You’ve described olive oil production as a collective effort – family, friends, whole communities coming together. What has that taught you about collaboration?

It’s very different from the idea of collaboration as something you plan or organise. During harvest, everyone’s involved in some way. People help each other pick, carry olives, hang out at the press... all fluid, no one’s really keeping score, and it just works because it always has.

I think what we’ve taken from that is a sense of trust and a way of working that’s less transactional. That’s shaped how we think about collaboration more broadly too: it really doesn’t feel like a strategy, it is just a natural extension of working with people you actually like, whether that’s here in the grove or with restaurants and collaborators further afield.

How do you carry that same spirit of collaboration through the rest of your business?

A lot of what we do is built around people we already have a relationship with. Restaurants, bakers, shops… It's usually quite organic. Someone uses the oil, we get to know each other, and things grow from there. We’ve never really approached any of it as building a network or strategy.

From the beginning, we were making bottle labels with artist friends, and that’s still the case. They change every year, and every size has pretty distinctive artwork, which we’ve been told is commercial suicide… but it means we’ve ended up supporting lots of interesting, up-and-coming makers along the way. Plus, it’s more fun that way.

What’s something you wish more people understood about extra virgin olive oil?

Probably that it’s a fresh product and it follows the rhythm of the seasons in the same way vegetables do.

Early in the year, when the oil is still fresh from harvest, it’s greener and more punchy – that works well with winter vegetables, which can be softer and more muted in flavour. A good glug of oil can give potatoes, greens or beans a bit more edge. As the months go on, the oil settles and becomes more mellow, and by summer, when tomatoes and other vegetables are at their peak, you don’t really want to overpower them, and the oil just brings everything together.

So it’s not something fixed. It moves with the season, just like everything else, and there’s something quite beautiful about that.

What keeps you inspired to keep doing this work?

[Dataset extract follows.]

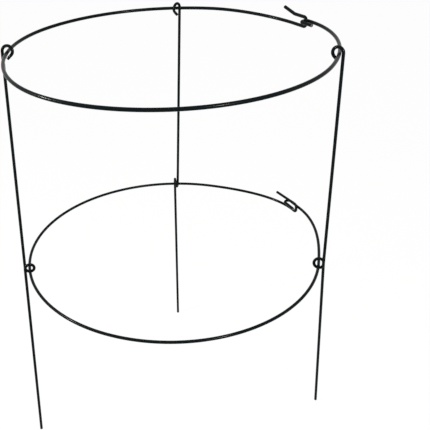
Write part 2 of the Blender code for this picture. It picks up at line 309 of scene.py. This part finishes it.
class Shade:
    """One socket of a node tree. Sums, differences and products of sockets add their Math nodes."""

    def __init__(self, tree, socket=None):
        self.tree = tree
        self.socket = socket

    def add(self, kind, settings, inputs, output=0):
        """Any node: its settings are set first, then the values or links of its sockets."""
        node = self.tree.nodes.new(kind)
        for name, value in settings.items():
            setattr(node, name, value)
        for key, value in inputs.items():
            if isinstance(value, Shade):
                self.tree.links.new(value.socket, node.inputs[key])
            else:
                node.inputs[key].default_value = value
        return Shade(self.tree, node.outputs[output] if node.outputs else None)

    def math(self, operation, first, second):
        """A Math node on two sockets or numbers."""
        return self.add("ShaderNodeMath", {"operation": operation}, {0: first, 1: second})

    def __add__(self, other):
        return self.math("ADD", self, other)

    __radd__ = __add__

    def __mul__(self, other):
        return self.math("MULTIPLY", self, other)

    __rmul__ = __mul__

    def __sub__(self, other):
        return self.math("SUBTRACT", self, other)

    def __rsub__(self, other):
        return self.math("SUBTRACT", other, self)

    def mix(self, first, second):
        """A colour that goes from first to second as this socket goes from 0 to 1."""
        return self.add("ShaderNodeMix", {"data_type": "RGBA"},
                        {"Factor": self, "A": first, "B": second}, 2)

    def noise(self, place, scale, detail=2.0):
        """Noise from 0 to 1 over a place: scale features a metre, and as many finer layers as detail."""
        return self.add("ShaderNodeTexNoise", {}, {"Vector": place, "Scale": scale, "Detail": detail}, 0)

    def steps(self, low, high):
        """0 where this socket is at low or less, 1 at high or more, and smooth between."""
        return self.add("ShaderNodeMapRange", {"interpolation_type": "SMOOTHSTEP"},
                        {"Value": self, "From Min": low, "From Max": high})


COAT_GREEN = (0.0017, 0.0040, 0.0055, 1.0)
COAT_OLIVE = (0.0030, 0.0046, 0.0040, 1.0)
CLOUDS = 30.0                  # clouds of the one in the other, a metre
CLOUD_EDGE = (0.35, 0.75)      # noise at which a cloud begins and is full
STEEL = (0.23, 0.22, 0.205, 1.0)
STEEL_STAIN = (0.10, 0.085, 0.07, 1.0)
STAINS = 900.0                 # stains on the cut steel, a metre
STAIN_EDGE = (0.4, 0.7)        # noise at which a stain begins and is full
DRAWN_LINES = (9.0, 9.0, 6.0)  # how close the fine lines lie, round the wire and along it
SKIN = 1100.0                  # bumps of the uneven skin, a metre
LINE_HEIGHT = 0.5              # share of the lines in the bump
SKIN_HEIGHT = 0.12             # and of the skin
BUMP_DEPTH = 0.00008
BUMP_STRENGTH = 0.2
COAT_ROUGH = 0.16              # roughness where the coat is smoothest
ROUGH_PATCHES = 0.05           # what duller patches add to it
PATCHES = 160.0                # of which this many lie in a metre
ROUGH_LINES = 0.04             # and what the fine lines add
STEEL_ROUGH = 0.42
COAT_IOR = 1.13                # a low one, since the dull skin gives back little of the white all round


def wire_coat():
    """Smooth coat, a little mottled, with fine lines along the wire, and bare steel where it is cut."""
    material = bpy.data.materials.new("wire_coat")
    material.use_nodes = True
    tree = material.node_tree
    shader = tree.nodes["Principled BSDF"]
    shade = Shade(tree)
    place = shade.add("ShaderNodeTexCoord", {}, {}, "Object")
    lay = shade.add("ShaderNodeAttribute", {"attribute_name": "lay"}, {}, "Vector")
    bare = shade.add("ShaderNodeAttribute", {"attribute_name": "bare_steel"}, {}, "Fac")

    coat = shade.noise(place, CLOUDS).steps(*CLOUD_EDGE).mix(COAT_GREEN, COAT_OLIVE)
    steel = shade.noise(place, STAINS, 4.0).steps(*STAIN_EDGE).mix(STEEL, STEEL_STAIN)
    colour = bare.mix(coat, steel)

    # The coat is drawn on through a die, which leaves fine lines along the wire, under an uneven skin.
    drawn = shade.add("ShaderNodeVectorMath", {"operation": "MULTIPLY"}, {0: lay, 1: DRAWN_LINES})
    lines = shade.noise(drawn, 1.0, 3.0)
    skin = shade.noise(place, SKIN)
    coat_rough = COAT_ROUGH + ROUGH_PATCHES * shade.noise(place, PATCHES, 3.0) + ROUGH_LINES * lines
    rough = coat_rough * (1.0 - bare) + STEEL_ROUGH * bare
    height = lines * LINE_HEIGHT + skin * SKIN_HEIGHT
    bumped = shade.add("ShaderNodeBump", {},
                       {"Strength": BUMP_STRENGTH, "Distance": BUMP_DEPTH, "Height": height})
    varying = {"Base Color": colour, "Roughness": rough, "Metallic": bare, "Normal": bumped}
    for name, value in varying.items():
        tree.links.new(value.socket, shader.inputs[name])
    shader.inputs["IOR"].default_value = COAT_IOR
    return material


coat_material = wire_coat()
upper_path = ring_path(UPPER_RADIUS, UPPER_WIRE, UPPER_HEIGHT, UPPER_CLOSURE)
upper_ring = wire_piece("upper_ring_wire", pressed_in(upper_path), UPPER_WIRE, "upper_ring")
upper_ring.data.materials.append(coat_material)

# The lower ring is the same hoop of thinner wire, and it hangs in the coils of the legs. Its hooks have more
# play, so that it stands a little open, and its catch ends in a long, nearly straight tail.
LOWER_RADIUS = 0.2006
LOWER_WIRE = 0.0040
LOWER_HEIGHT = 0.2813
LOWER_CLOSURE = {
    "catch_angle": 25.2,
    "turned": -4.8,
    "catch_out": 0.0147,
    "catch_up": -0.0040,
    "catch_leaves": 68.0,
    "lift": 0.0025,
    "head": 0.0015,
    "strand": 0.0080,
    "tail": 0.0465,
    "flare": -4.0,
    "loop_leaves": -16.0,
    "level_run": 0.0030,
    "slack": 0.0224,
    "return": 0.0220,
}

lower_path = ring_path(LOWER_RADIUS, LOWER_WIRE, LOWER_HEIGHT, LOWER_CLOSURE)
lower_ring = wire_piece("lower_ring_wire", lower_path, LOWER_WIRE, "lower_ring")
lower_ring.data.materials.append(coat_material)

# Each leg is one straightened wire with an open eye that hooks over the upper ring, a full turn round the
# lower ring half-way down, and a plain cut tip. Its bends alone hold it, so it slides round both rings.
# No two eyes are bent to the same turn about their leg.
LEG_WIRE = 0.0040
TIP_SPREAD = 0.0187            # the tips stand this much outside the lower ring
LEG_ANGLES = {                 # name: angle of its eye, of its coil and of its tip
    "leg_back": (81.3, 83.7, 85.2),
    "leg_left": (172.5, 188.3, 193.9),
    "leg_right": (344.3, 342.8, 353.9),
}
EYE_TURNS = {                  # of the eye about its leg, which brings its inner side ccw
    "leg_back": 34.0,
    "leg_left": 2.0,
    "leg_right": 25.0,
}
EYE_RADIUS = 0.0066            # to the middle of the wire
EYE_SWEEP = 228.0              # degrees of the curl, from the leg over the ring and down inside it
EYE_TAIL = 0.0070              # straight end after the curl
COIL_RADIUS = 0.0062           # to the middle of the wire
COIL_GAP = 0.0007              # between the strand that enters and the one that leaves
SEAT_GAP = 0.0003              # left between two wires that touch
SEAT_ROUNDS = 6                # rounds in which a leg is moved until it touches both rings
SEAT_REACH = 0.01              # only what lies this near a ring's level counts there
SEAT_SPLITS = 12               # and each of the leg's steps is split into so many


def leg_path(angles, eye_turn, eye_seat, coil_seat):
    """A leg's wire from the cut end of its eye to its tip: an arc, a run, one turn of a helix and a run.

    The helix sways along its own axis with the sine of its angle, so that it meets both runs smoothly.
    eye_turn is the eye's turn about its leg, eye_seat the radius of the leg beside the upper ring and the
    height of the eye's middle there, and coil_seat the radius and the height of the coil's middle.
    """
    eye_angle, coil_angle, tip_angle = angles
    eye_edge = point(eye_seat[0], eye_angle, eye_seat[1])
    coil_edge = point(coil_seat[0] + COIL_RADIUS, coil_angle, coil_seat[1])
    tip = point(LOWER_RADIUS + TIP_SPREAD, tip_angle, 0.0)
    coil_out = point(1.0, coil_angle, 0.0)
    coil_ccw = point(1.0, coil_angle + 90.0, 0.0)
    pitch = LEG_WIRE + COIL_GAP

    along = unit(eye_edge - coil_edge)
    eye_out = point(1.0, eye_angle - eye_turn, 0.0)
    eye_out = unit(eye_out - along * (eye_out @ along))
    centre = eye_edge - eye_out * EYE_RADIUS
    curl = arc(centre, eye_out * EYE_RADIUS, along * EYE_RADIUS, EYE_SWEEP)
    way = unit(-eye_out * sin(radians(EYE_SWEEP)) + along * cos(radians(EYE_SWEEP)))
    tail = straight(curl[-1], curl[-1] + way * EYE_TAIL)

    down_upper = unit(coil_edge - eye_edge)
    down_lower = unit(tip - coil_edge)
    lean = 0.5 * (down_upper + down_lower) @ coil_ccw
    sway = pitch / (2.0 * pi) - lean * COIL_RADIUS
    turned = np.radians(np.linspace(0.0, 360.0, 1 + round(360.0 / BEND_STEP)))
    advance = pitch * turned / (2.0 * pi) - sway * np.sin(turned)
    coil = (coil_edge - coil_out * COIL_RADIUS + np.outer(COIL_RADIUS * np.cos(turned), coil_out)
            - np.outer(COIL_RADIUS * np.sin(turned), UP) + np.outer(advance, coil_ccw))
    return joined(tail[::-1], curl[::-1], straight(eye_edge, coil[0]), coil, straight(coil[-1], tip))


def place_on(ring, angle):
    """Radius and height of a ring's wire at an angle, in proportion between the points on either side."""
    turn = (np.degrees(np.arctan2(ring[:, 1], ring[:, 0])) - angle + 180.0) % 360.0 - 180.0
    before = np.where(turn <= 0.0, turn, -np.inf).argmax()
    after = np.where(turn > 0.0, turn, np.inf).argmin()
    share = turn[before] / (turn[before] - turn[after])
    place = ring[before] + (ring[after] - ring[before]) * share
    return np.hypot(place[0], place[1]), place[2]


def gap_to_ring(path, ring):
    """Least distance from a path, split fine, to a ring: each point's to the nearest place on each run."""
    share = np.linspace(0.0, 1.0, SEAT_SPLITS, endpoint=False)[:, None, None]
    fine = (path[:-1] + share * (path[1:] - path[:-1])).reshape(-1, 3)
    level = fine[:, 2]
    fine = fine[(level > ring[:, 2].min() - SEAT_REACH) & (level < ring[:, 2].max() + SEAT_REACH)]
    run = np.diff(ring, axis=0)
    way = fine[:, None, :] - ring[None, :-1, :]
    along = np.clip((way * run).sum(axis=2) / (run ** 2).sum(axis=1), 0.0, 1.0)
    return np.linalg.norm(way - along[:, :, None] * run, axis=2).min()


def seated_leg(angles, eye_turn):
    """A leg that leans on the upper ring with its eye, level with it, and carries the lower in its coil.

    The leg is seated on the round hoop, so that its eye clears the pressed one wherever it is slid.
    """
    eye_sum = 0.5 * (LEG_WIRE + UPPER_WIRE) + SEAT_GAP
    coil_sum = 0.5 * (LEG_WIRE + LOWER_WIRE) + SEAT_GAP
    upper_radius, upper_height = place_on(upper_path, angles[0])
    lower_radius, lower_height = place_on(lower_path, angles[1])
    eye_seat = upper_radius + eye_sum
    coil_seat = lower_height + COIL_RADIUS - coil_sum
    for _ in range(SEAT_ROUNDS):
        path = leg_path(angles, eye_turn, (eye_seat, upper_height), (lower_radius, coil_seat))
        eye_seat += eye_sum - gap_to_ring(path, upper_path)
        coil_seat += gap_to_ring(path, lower_path) - coil_sum
    return path


for name, angles in LEG_ANGLES.items():
    leg = wire_piece(name + "_wire", seated_leg(angles, EYE_TURNS[name]), LEG_WIRE, name, level_tip=True)
    leg.data.materials.append(coat_material)

# The floor is a plain sheet of matt white paper. Most of what the camera sees of it is painted plain
# white, so the ground looks as white as in the photograph and the object's shadow stays faint.
FLOOR_HALF = 6.0               # from its middle to each side
FLOOR_WHITE = (0.93, 0.93, 0.93, 1.0)
FLOOR_PAINTED = 0.96           # share of plain white
PLAIN_WHITE = (1.0, 1.0, 1.0, 1.0)

floor_mesh = bpy.data.meshes.new("white_floor")
floor_mesh.from_pydata([(-FLOOR_HALF, -FLOOR_HALF, 0.0), (FLOOR_HALF, -FLOOR_HALF, 0.0),
                        (FLOOR_HALF, FLOOR_HALF, 0.0), (-FLOOR_HALF, FLOOR_HALF, 0.0)], [], [(0, 1, 2, 3)])
floor = bpy.data.objects.new("white_floor", floor_mesh)
bpy.context.collection.objects.link(floor)


def seen(shade):
    """1 on a ray from the camera, off a shiny surface or through a clear one, and 0 on all others."""
    camera, shiny, clear = (shade.add("ShaderNodeLightPath", {}, {}, ray)
                            for ray in ("Is Camera Ray", "Is Glossy Ray", "Is Transmission Ray"))
    return shade.math("MINIMUM", camera + shiny + clear, 1.0)


paper = bpy.data.materials.new("white_paper")
paper.use_nodes = True
paper.node_tree.nodes.clear()
shade = Shade(paper.node_tree)
matt = shade.add("ShaderNodeBsdfDiffuse", {}, {"Color": FLOOR_WHITE})
white = shade.add("ShaderNodeEmission", {}, {"Color": PLAIN_WHITE, "Strength": 1.0})
sheet = shade.add("ShaderNodeMixShader", {}, {0: seen(shade) * FLOOR_PAINTED, 1: matt, 2: white})
shade.add("ShaderNodeOutputMaterial", {}, {"Surface": sheet})
floor_mesh.materials.append(paper)

# The light is a white sky, which the coat mirrors as plain white, one large soft lamp above, and a small
# warm lamp on either side of the camera. The small ones put the glints on the front of both rings.
SKY_LIGHT = 0.5                # strength of the sky as a light on the object
LAMP_AIM = Vector((0.0, 0.0, 0.4))
LAMPS = {                      # name: place, width, watts and colour
    "soft_box": ((-0.9, -0.6, 2.6), 2.4, 4.0, (1.0, 1.0, 1.0)),
    "left_lamp": ((-0.85, -0.13, 0.83), 0.10, 12.0, (1.0, 0.97, 0.88)),
    "right_lamp": ((0.49, -0.93, 0.93), 0.10, 11.0, (1.0, 0.97, 0.88)),
}

sky = bpy.data.worlds.new("white_sky")
bpy.context.scene.world = sky
sky.use_nodes = True
sky.node_tree.nodes.clear()
shade = Shade(sky.node_tree)
strength = SKY_LIGHT + (1.0 - SKY_LIGHT) * seen(shade)
dome = shade.add("ShaderNodeBackground", {}, {"Color": PLAIN_WHITE, "Strength": strength})
shade.add("ShaderNodeOutputWorld", {}, {"Surface": dome})

for name, (place, width, watts, colour) in LAMPS.items():
    light = bpy.data.lights.new(name, "AREA")
    light.shape = "DISK"
    light.size = width
    light.energy = watts
    light.color = colour
    lamp = bpy.data.objects.new(name, light)
    lamp.location = place
    lamp.rotation_euler = (LAMP_AIM - lamp.location).to_track_quat("-Z", "Y").to_euler()
    lamp.visible_camera = False
    bpy.context.collection.objects.link(lamp)

bpy.context.scene.view_settings.view_transform = "Standard"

I think “inspired” might be overselling it slightly… A lot of the time it’s about just being here and doing what needs to be done. It’s muddy, repetitive, and not particularly glamorous to be honest! But then there are moments that cut through all of that – tasting the harvest’s first magical oil fresh from the press, or seeing it on a table somewhere so far away from us, which still, even after 15 years, feels a bit strange when you’re out in the sticks here. Places like Bubala, Erst, The Dusty Knuckle, Elliot’s, Chatsworth Bakehouse, kitchens and chefs we really respect using oil that came from a few small groves and a noisy press here in Kyparissia. That’s pretty cool.